Written task: Check each line of the material below for the string "that", then report how many lines have it, and nothing else.

Supplied data:
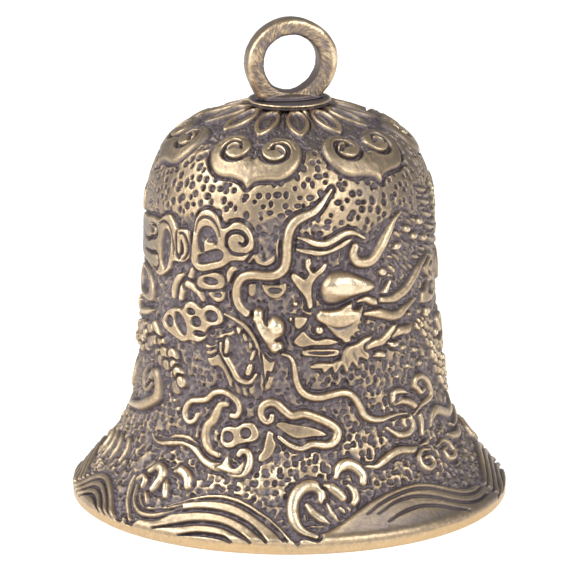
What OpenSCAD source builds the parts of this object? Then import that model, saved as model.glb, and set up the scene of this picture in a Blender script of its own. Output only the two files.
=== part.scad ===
// Small cast-brass temple bell with a hanging eye and a free-swinging clapper.
// Millimetres. Z is up, the mouth of the bell stands on z = 0 and its axis is the Z axis.

/* [Shell] */
// Radius of the mouth at the top edge of the plain lip band
mouth_r = 21.1; // [20.8:0.1:21.6]
// Height of the plain lip band
lip_h = 1.0; // [0.8:0.1:1.4]
// How far the lip band stands out past the flare
lip_bulge = 0.1; // [0.05:0.05:0.2]
// Outer radius where the flare meets the barrel
throat_r = 14.8; // [14.5:0.1:15.2]
// Height at which the flare meets the barrel
throat_z = 14.5; // [13.5:0.5:15.5]
// Outer radius where the barrel meets the dome
shoulder_r = 14.0; // [13.6:0.1:14.4]
// Height at which the barrel meets the dome
shoulder_z = 27; // [26:0.5:28]
// Height of the flat on top of the dome
crown_z = 38.7; // [38.2:0.1:39.2]
// Radius of the flat on top of the dome
crown_flat_r = 4.4; // [4.2:0.1:4.8]
// Thickness of the cast wall
wall = 1.6; // [1.4:0.1:1.8]

/* [Hanging eye] */
// Radius of the round hole in the eye
eye_hole_r = 2.75; // [2.4:0.05:2.9]
// Outer radius of the eye
eye_r = 4.35; // [4.2:0.05:4.6]
// Thickness of the eye along its hole
eye_depth = 2.3; // [2:0.1:2.6]
// Rounding of the eye's edges
eye_round = 0.45; // [0.3:0.05:0.6]
// Height of the centre of the eye
eye_z = 42.75; // [42.6:0.05:43]
// Angle by which the eye is turned away from the front of the bell
eye_yaw = 15; // [0:5:45]

/* [Crown fittings] */
// Radius of the thin collar under the eye
collar_r = 4.05; // [3.8:0.05:4.2]
// Thickness of the collar
collar_t = 0.55; // [0.4:0.05:0.6]
// Radius of the eye's shank
shank_r = 1.5; // [1.3:0.1:1.6]
// Radius of the washer under the crown
washer_r = 3.4; // [3.3:0.1:3.8]
// Thickness of the washer
washer_t = 0.6; // [0.5:0.1:0.8]
// Width of the nut across its flats
nut_af = 5.5; // [5.5:0.1:6]
// Height of the nut
nut_h = 2.0; // [1.8:0.1:2.2]

/* [Clapper] */
// Radius of the staple's wire
staple_wire_r = 0.6; // [0.5:0.05:0.6]
// Radius of the staple's loop, to the centre of the wire
staple_loop_r = 1.7; // [1.7:0.05:1.9]
// Radius of the link's wire
link_wire_r = 0.5; // [0.45:0.05:0.5]
// Radius of the clapper rod
rod_r = 0.6; // [0.5:0.05:0.6]
// Radius of the clapper ball
ball_r = 4.0; // [3.6:0.1:4.2]
// Height of the centre of the ball
ball_z = 7.5; // [7:0.1:8]

/* [Hidden] */
$fn = 64;

brass = "darkgoldenrod";
dark_brass = "saddlebrown";
bright_brass = "goldenrod";
steel = "lightslategray";

curve_steps = 12;               // outline points along each curve of the shell
gap = 0.05;                     // radial clearance of a shank or rod in its hole
wire_gap = 0.1;                 // clearance between two loops that hang in each other

// Control points [radius, height] of the three curves of the shell's outline.
flare = [
    [mouth_r, lip_h], [mouth_r - 3.5, lip_h + 5.4],
    [throat_r + 0.7, lip_h + 4.6], [throat_r, throat_z]
];
barrel = [
    [throat_r, throat_z], [throat_r - 0.3, throat_z + 4],
    [shoulder_r, shoulder_z - 3.2], [shoulder_r, shoulder_z]
];
dome = [
    [shoulder_r, shoulder_z], [shoulder_r, shoulder_z + 8.2],
    [crown_flat_r + 6, crown_z - 1.6], [crown_flat_r, crown_z]
];

crown_under = crown_z - wall;
washer_z = crown_under - washer_t;
nut_z = washer_z - nut_h;
shank_end = nut_z - 0.4;        // the shank shows a little under the nut
collar_top = crown_z + collar_t;

foot_r = 3.3;                   // flared foot of the eye, where it sits on the collar
foot_h = 0.6;

stem_r = 0.7;                   // stem of the staple, set in the end of the shank
stem_h = 2.6;
stem_shoulder_r = 1.2;
stem_shoulder_h = 0.6;

// Each loop below hangs on the one above: these are the heights of the wires' centres.
staple_z = shank_end - stem_shoulder_h - staple_loop_r - staple_wire_r + 0.3;
staple_low = staple_z - staple_loop_r;
link_bend_r = staple_wire_r + wire_gap + link_wire_r;
link_drop = 1.8;                // distance between the centres of the link's two bends
link_low = staple_low - link_drop - link_bend_r;
rod_eye_r = link_wire_r + wire_gap + rod_r;
peen_r = 1.15;                  // rod's end, hammered over under the ball
peen_h = 0.6;
ball_neck_r = 1.7;              // short turned neck on top of the ball
ball_neck_h = 1.2;

// Point at t on a curve with four control points.
function on_curve(p, t) =
    pow(1 - t, 3) * p[0] + 3 * pow(1 - t, 2) * t * p[1]
    + 3 * (1 - t) * t * t * p[2] + pow(t, 3) * p[3];

// Direction of the curve at t.
function along(p, t) =
    pow(1 - t, 2) * (p[1] - p[0]) + 2 * (1 - t) * t * (p[2] - p[1]) + t * t * (p[3] - p[2]);

// Point at t, moved inwards by the thickness w.
function inside_curve(p, t, w) =
    let (d = along(p, t) / norm(along(p, t))) on_curve(p, t) + w * [-d[1], d[0]];

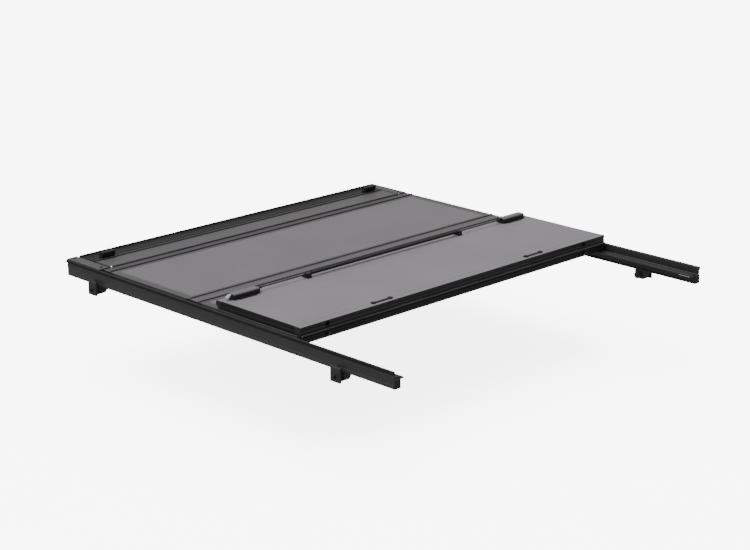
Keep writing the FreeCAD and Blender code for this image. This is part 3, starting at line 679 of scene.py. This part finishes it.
def cross_rails():
    wide = PANEL_HALF - 2 * MM
    narrow = NARROW_HALF - 4 * MM
    width = RAIL_WIDTH
    grey = [CROSS_COAT, HINGE_COAT, NYLON]
    # Hinge 2's knuckles take link 2's lighter tone in place of the hinge coat: painted light that washes out
    # the shade in that hinge's gaps
    light = [CROSS_COAT, LINK_2_COAT_AND_PAINTED_SHADE, NYLON]
    # Rails of the folded stack: painted shade as a near-black coat, the lighter hinge coat on the
    # upward-looking groove sides as painted highlight, and the bottom skin's coat on the faces that turn to
    # the top
    black = [STACK_RAIL_PAINTED_SHADE, HINGE_COAT, NYLON, BACK_COAT]
    # Panel 1's plate: its own coat, darkened as painted shade of the cab
    strip = [STRIP_COAT_AND_PAINTED_SHADE, HINGE_COAT, NYLON]

    plate = [(PIVOT_0, narrow, False), (PIVOT_1F, narrow, True)]
    cross_rail("panel_1_plate", "panel_1", PIVOT_1F + GAP, PIVOT_0 - GAP, narrow, plate, strip)

    front = PIVOT_1R - GAP
    hinge = [(PIVOT_1R, wide, False)]
    cross_rail("panel_2_front_rail", "panel_2", front - width, front, PANEL_HALF, hinge, grey)
    rear = PIVOT_2F + GAP
    hinge = [(PIVOT_2F, wide, True)]
    cross_rail("panel_2_rear_rail", "panel_2", rear, rear + width, PANEL_HALF, hinge, light)

    front = PIVOT_2R - GAP
    hinge = [(PIVOT_2R, wide, False)]
    cross_rail("panel_3_front_rail", "panel_3", front - width, front, PANEL_HALF, hinge, light)
    rear = PIVOT_3 + GAP
    hinge = [(PIVOT_3, wide, True)]
    cross_rail("panel_3_rear_rail", "panel_3", rear, rear + width, PANEL_HALF, hinge, black)

    front = PIVOT_3 - GAP
    hinge = [(PIVOT_3, wide, False)]
    rear = front - PANEL_4_FRONT_RAIL
    both = (-GUIDE_X, GUIDE_X)
    cross_rail("panel_4_front_rail", "panel_4", rear, front, PANEL_HALF, hinge, black, True, both)
    end = 2 * PIVOT_3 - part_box("panel_4_rear_rail")[1].y
    cross_rail("panel_4_rear_rail", "panel_4", end, end + PANEL_4_REAR_RAIL, PANEL_HALF, [], black, True)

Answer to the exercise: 5